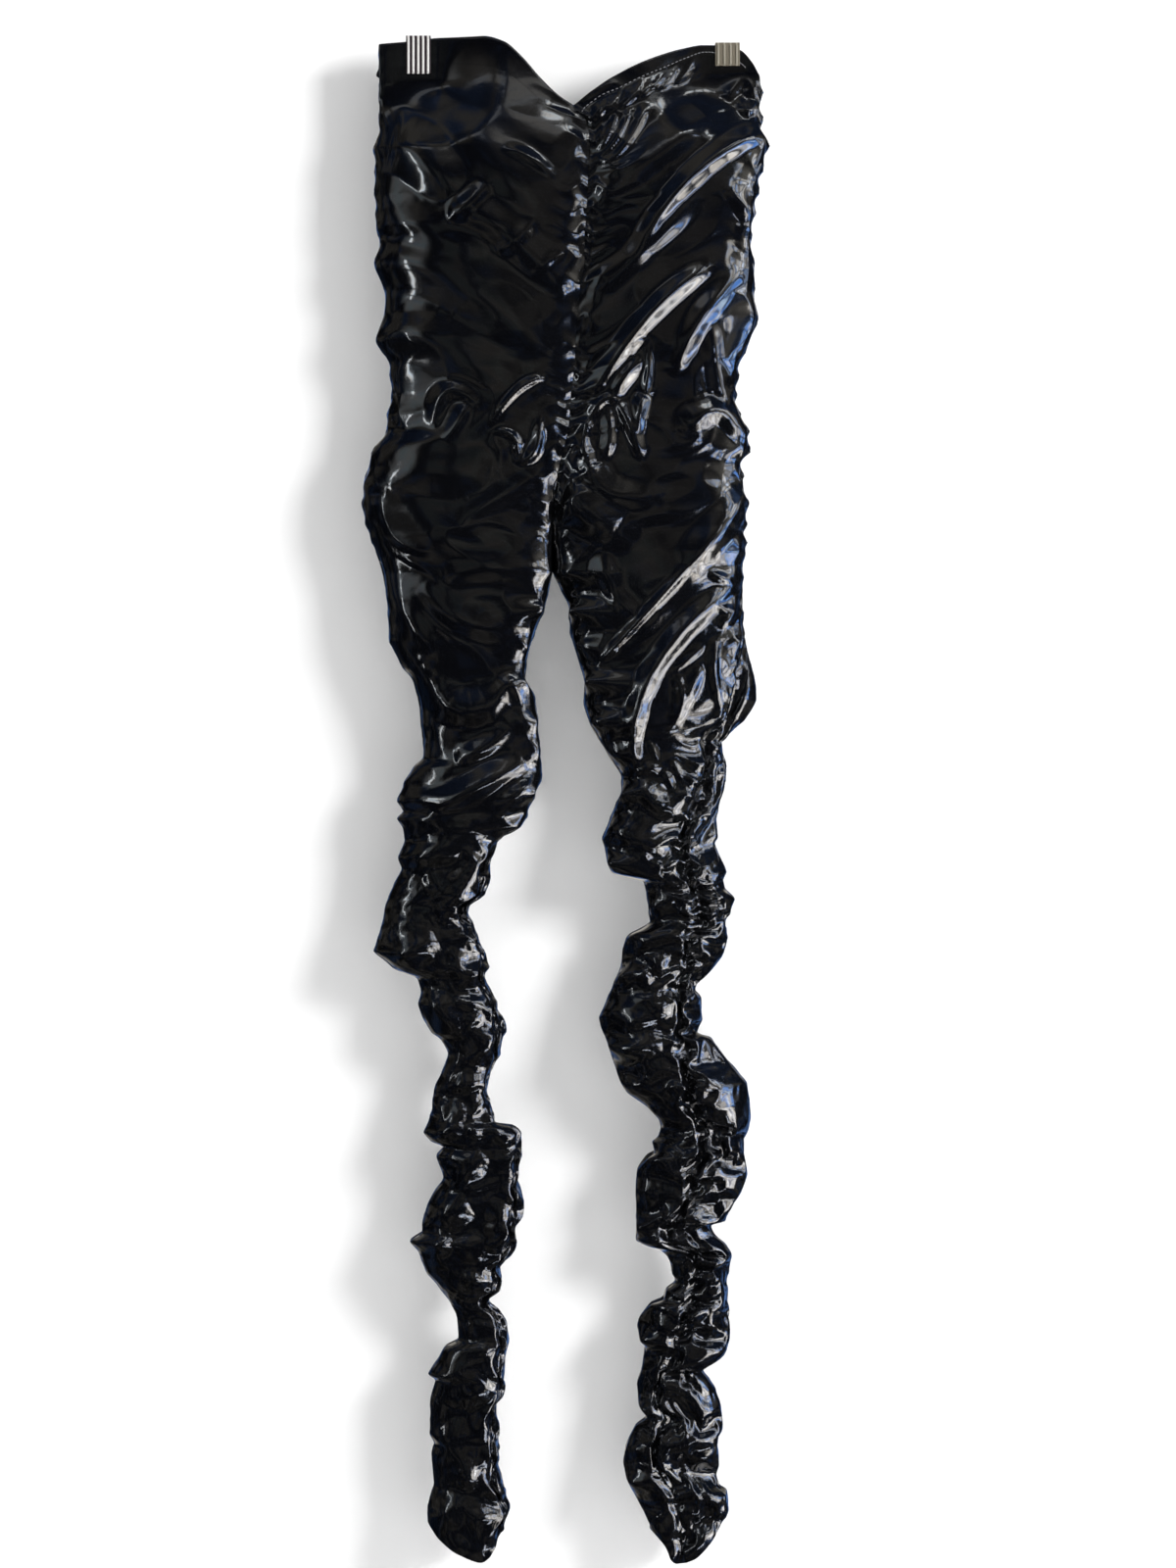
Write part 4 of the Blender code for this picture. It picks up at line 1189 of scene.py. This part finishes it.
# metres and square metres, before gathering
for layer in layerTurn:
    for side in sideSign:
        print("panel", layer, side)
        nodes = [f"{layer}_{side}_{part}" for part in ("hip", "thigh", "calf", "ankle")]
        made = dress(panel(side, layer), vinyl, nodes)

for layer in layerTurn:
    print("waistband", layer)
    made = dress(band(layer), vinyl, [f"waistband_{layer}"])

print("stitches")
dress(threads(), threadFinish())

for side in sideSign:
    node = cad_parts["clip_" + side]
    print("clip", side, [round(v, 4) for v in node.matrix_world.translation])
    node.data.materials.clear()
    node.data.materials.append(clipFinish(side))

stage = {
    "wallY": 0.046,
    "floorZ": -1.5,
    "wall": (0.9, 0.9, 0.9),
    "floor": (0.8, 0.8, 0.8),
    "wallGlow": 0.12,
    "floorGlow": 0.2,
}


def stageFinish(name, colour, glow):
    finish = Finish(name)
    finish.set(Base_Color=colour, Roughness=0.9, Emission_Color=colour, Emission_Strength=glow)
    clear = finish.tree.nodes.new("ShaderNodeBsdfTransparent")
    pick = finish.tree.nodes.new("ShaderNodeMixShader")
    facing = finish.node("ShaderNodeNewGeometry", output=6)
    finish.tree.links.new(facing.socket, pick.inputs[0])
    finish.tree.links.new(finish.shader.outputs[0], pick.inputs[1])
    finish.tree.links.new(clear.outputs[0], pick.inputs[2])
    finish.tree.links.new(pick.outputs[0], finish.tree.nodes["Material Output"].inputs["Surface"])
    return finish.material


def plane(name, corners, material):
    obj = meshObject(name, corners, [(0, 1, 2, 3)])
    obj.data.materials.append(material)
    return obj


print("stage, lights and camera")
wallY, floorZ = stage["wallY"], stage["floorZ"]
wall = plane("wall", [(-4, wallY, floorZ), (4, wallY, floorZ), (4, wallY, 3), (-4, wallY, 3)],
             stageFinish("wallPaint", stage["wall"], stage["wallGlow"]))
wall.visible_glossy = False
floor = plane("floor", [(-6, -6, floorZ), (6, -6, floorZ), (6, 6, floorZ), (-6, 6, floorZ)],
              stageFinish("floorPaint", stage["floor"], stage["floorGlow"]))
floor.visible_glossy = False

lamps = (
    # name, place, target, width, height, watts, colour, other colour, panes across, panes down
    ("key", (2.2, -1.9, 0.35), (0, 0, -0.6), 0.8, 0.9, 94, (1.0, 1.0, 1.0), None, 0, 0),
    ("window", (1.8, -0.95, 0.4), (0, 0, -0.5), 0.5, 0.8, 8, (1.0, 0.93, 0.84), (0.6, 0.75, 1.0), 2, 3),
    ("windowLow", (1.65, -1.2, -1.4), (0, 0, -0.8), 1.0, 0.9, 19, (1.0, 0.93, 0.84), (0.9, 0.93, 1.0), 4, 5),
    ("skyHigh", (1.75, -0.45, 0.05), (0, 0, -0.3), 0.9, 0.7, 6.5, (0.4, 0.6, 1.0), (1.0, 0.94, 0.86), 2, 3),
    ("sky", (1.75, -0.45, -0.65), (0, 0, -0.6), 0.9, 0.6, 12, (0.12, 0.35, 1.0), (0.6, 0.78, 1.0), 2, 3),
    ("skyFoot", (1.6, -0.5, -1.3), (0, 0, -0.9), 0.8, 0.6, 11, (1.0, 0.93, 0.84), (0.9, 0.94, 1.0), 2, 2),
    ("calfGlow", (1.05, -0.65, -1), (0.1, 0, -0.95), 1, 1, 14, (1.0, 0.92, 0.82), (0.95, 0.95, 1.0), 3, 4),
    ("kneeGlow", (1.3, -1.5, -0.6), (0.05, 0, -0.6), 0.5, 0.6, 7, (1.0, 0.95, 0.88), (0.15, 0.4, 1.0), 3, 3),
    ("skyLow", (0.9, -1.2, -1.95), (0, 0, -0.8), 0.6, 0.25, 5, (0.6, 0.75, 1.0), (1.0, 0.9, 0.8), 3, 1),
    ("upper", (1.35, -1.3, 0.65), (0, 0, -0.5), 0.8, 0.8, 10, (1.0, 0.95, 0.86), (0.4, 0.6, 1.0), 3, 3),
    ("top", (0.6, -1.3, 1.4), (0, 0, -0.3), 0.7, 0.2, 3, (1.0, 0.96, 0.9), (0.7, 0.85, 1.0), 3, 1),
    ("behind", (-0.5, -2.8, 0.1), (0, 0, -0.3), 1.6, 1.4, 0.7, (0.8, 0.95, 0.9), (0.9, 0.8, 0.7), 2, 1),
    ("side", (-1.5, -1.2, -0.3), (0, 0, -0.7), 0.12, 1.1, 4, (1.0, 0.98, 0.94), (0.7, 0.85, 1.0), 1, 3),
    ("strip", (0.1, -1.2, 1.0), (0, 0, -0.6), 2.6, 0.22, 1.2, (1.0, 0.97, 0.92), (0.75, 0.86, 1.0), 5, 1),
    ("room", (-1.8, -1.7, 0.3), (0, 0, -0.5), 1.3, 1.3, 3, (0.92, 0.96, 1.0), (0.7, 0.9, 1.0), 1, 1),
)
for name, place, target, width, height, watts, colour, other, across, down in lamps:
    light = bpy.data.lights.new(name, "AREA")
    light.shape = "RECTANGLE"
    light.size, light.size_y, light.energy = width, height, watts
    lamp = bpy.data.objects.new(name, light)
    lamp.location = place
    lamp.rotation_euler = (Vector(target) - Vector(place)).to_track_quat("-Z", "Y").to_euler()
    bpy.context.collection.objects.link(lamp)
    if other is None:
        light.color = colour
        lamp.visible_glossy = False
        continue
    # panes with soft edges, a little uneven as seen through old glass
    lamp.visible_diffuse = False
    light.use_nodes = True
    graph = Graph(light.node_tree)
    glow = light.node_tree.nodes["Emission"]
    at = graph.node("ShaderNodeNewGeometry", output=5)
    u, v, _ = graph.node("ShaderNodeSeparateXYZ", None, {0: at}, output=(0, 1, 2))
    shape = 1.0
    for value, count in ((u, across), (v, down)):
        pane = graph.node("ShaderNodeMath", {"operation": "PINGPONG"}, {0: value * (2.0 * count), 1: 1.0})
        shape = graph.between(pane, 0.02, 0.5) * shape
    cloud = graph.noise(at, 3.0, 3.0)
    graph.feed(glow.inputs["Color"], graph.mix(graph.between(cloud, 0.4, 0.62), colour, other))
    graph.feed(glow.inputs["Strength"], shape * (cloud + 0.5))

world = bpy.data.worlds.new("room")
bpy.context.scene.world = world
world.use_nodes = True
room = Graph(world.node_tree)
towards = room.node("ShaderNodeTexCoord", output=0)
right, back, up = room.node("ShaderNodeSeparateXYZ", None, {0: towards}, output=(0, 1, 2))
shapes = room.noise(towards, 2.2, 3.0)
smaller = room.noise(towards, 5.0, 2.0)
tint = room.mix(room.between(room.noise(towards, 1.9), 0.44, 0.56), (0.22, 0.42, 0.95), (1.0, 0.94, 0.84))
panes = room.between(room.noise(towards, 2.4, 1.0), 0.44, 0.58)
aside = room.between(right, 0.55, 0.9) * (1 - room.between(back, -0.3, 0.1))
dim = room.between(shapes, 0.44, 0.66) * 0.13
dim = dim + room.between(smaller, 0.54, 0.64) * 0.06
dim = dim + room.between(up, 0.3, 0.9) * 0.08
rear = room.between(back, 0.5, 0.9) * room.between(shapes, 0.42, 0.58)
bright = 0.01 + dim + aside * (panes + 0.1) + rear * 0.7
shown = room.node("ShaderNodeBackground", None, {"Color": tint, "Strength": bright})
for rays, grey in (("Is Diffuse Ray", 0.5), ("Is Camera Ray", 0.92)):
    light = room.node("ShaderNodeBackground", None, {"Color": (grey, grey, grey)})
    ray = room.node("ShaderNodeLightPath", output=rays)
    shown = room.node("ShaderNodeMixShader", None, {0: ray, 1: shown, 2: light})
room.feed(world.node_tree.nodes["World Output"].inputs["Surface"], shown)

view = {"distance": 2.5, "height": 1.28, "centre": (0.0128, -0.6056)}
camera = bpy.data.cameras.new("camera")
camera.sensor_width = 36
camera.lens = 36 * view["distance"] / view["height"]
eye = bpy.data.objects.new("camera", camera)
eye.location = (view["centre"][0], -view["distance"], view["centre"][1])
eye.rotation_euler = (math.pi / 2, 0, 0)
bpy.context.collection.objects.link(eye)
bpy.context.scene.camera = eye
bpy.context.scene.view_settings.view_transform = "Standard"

* [Task goal]: Your output must be the lines of the material above, from the first through the line that contains "floor.visible_glossy = False", copied exactly. Include both endpoints and nothing else.

* [Output for this task]:
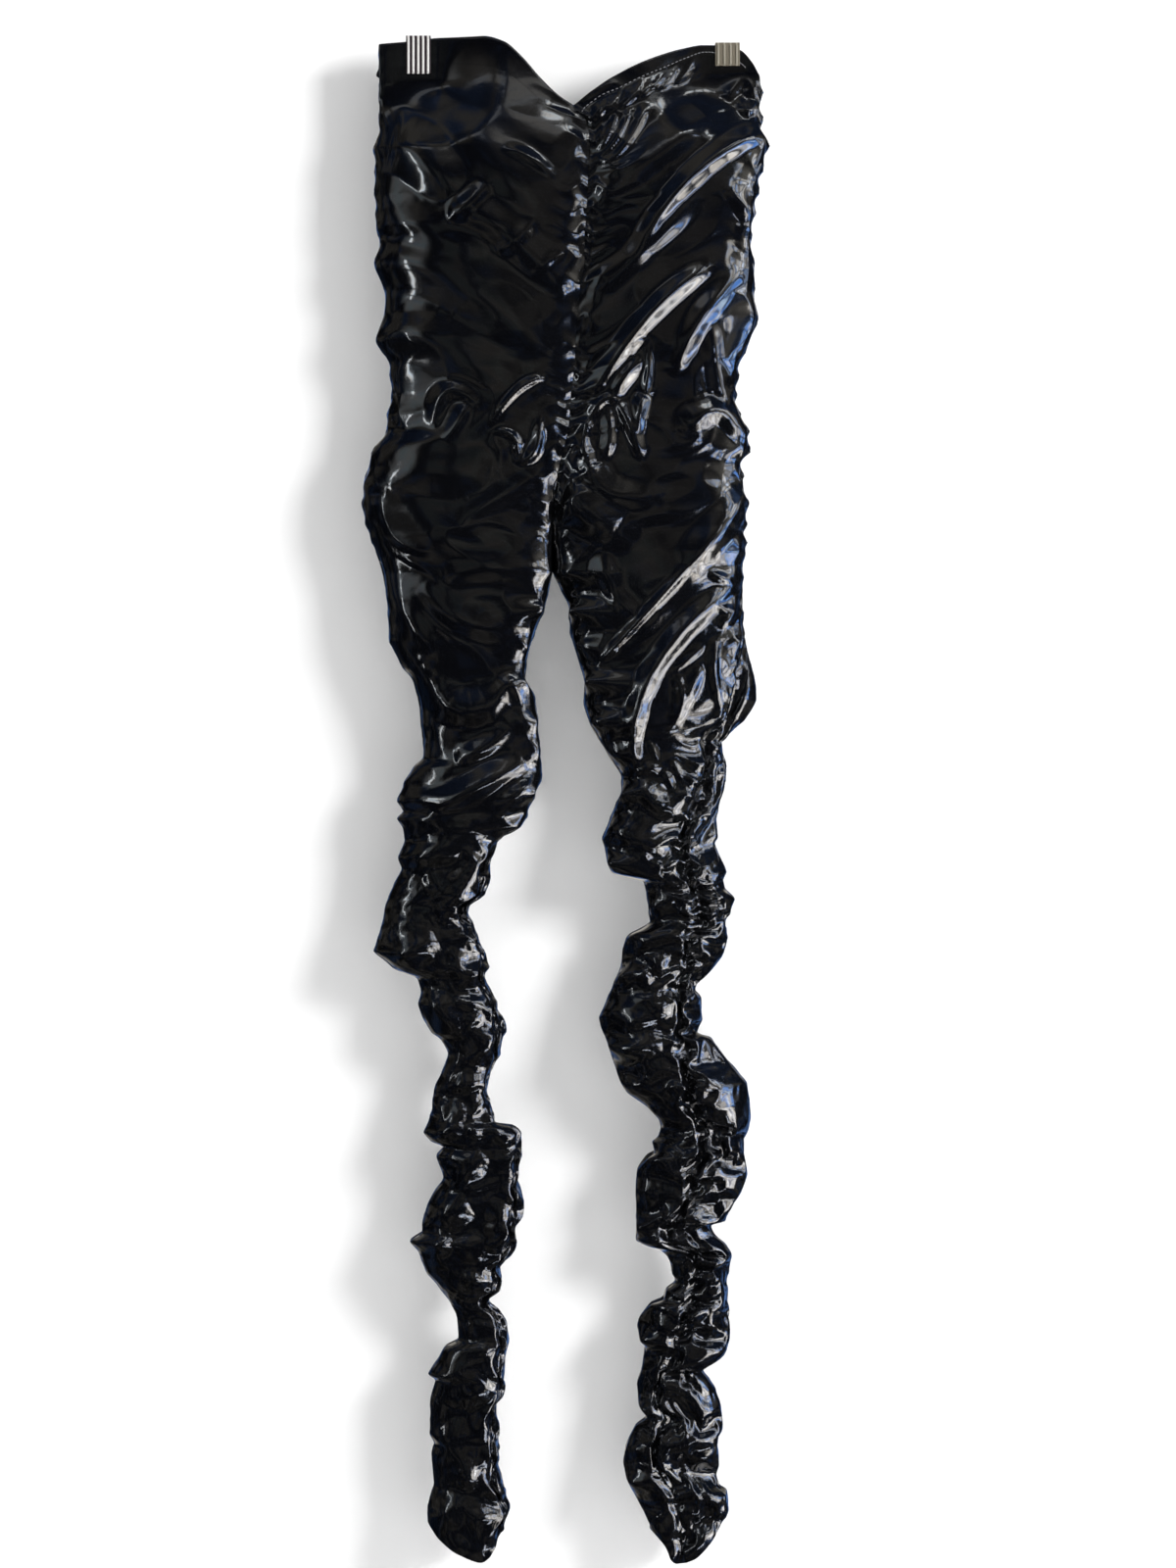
Write part 4 of the Blender code for this picture. It picks up at line 1189 of scene.py. This part finishes it.
# metres and square metres, before gathering
for layer in layerTurn:
    for side in sideSign:
        print("panel", layer, side)
        nodes = [f"{layer}_{side}_{part}" for part in ("hip", "thigh", "calf", "ankle")]
        made = dress(panel(side, layer), vinyl, nodes)

for layer in layerTurn:
    print("waistband", layer)
    made = dress(band(layer), vinyl, [f"waistband_{layer}"])

print("stitches")
dress(threads(), threadFinish())

for side in sideSign:
    node = cad_parts["clip_" + side]
    print("clip", side, [round(v, 4) for v in node.matrix_world.translation])
    node.data.materials.clear()
    node.data.materials.append(clipFinish(side))

stage = {
    "wallY": 0.046,
    "floorZ": -1.5,
    "wall": (0.9, 0.9, 0.9),
    "floor": (0.8, 0.8, 0.8),
    "wallGlow": 0.12,
    "floorGlow": 0.2,
}


def stageFinish(name, colour, glow):
    finish = Finish(name)
    finish.set(Base_Color=colour, Roughness=0.9, Emission_Color=colour, Emission_Strength=glow)
    clear = finish.tree.nodes.new("ShaderNodeBsdfTransparent")
    pick = finish.tree.nodes.new("ShaderNodeMixShader")
    facing = finish.node("ShaderNodeNewGeometry", output=6)
    finish.tree.links.new(facing.socket, pick.inputs[0])
    finish.tree.links.new(finish.shader.outputs[0], pick.inputs[1])
    finish.tree.links.new(clear.outputs[0], pick.inputs[2])
    finish.tree.links.new(pick.outputs[0], finish.tree.nodes["Material Output"].inputs["Surface"])
    return finish.material


def plane(name, corners, material):
    obj = meshObject(name, corners, [(0, 1, 2, 3)])
    obj.data.materials.append(material)
    return obj


print("stage, lights and camera")
wallY, floorZ = stage["wallY"], stage["floorZ"]
wall = plane("wall", [(-4, wallY, floorZ), (4, wallY, floorZ), (4, wallY, 3), (-4, wallY, 3)],
             stageFinish("wallPaint", stage["wall"], stage["wallGlow"]))
wall.visible_glossy = False
floor = plane("floor", [(-6, -6, floorZ), (6, -6, floorZ), (6, 6, floorZ), (-6, 6, floorZ)],
              stageFinish("floorPaint", stage["floor"], stage["floorGlow"]))
floor.visible_glossy = False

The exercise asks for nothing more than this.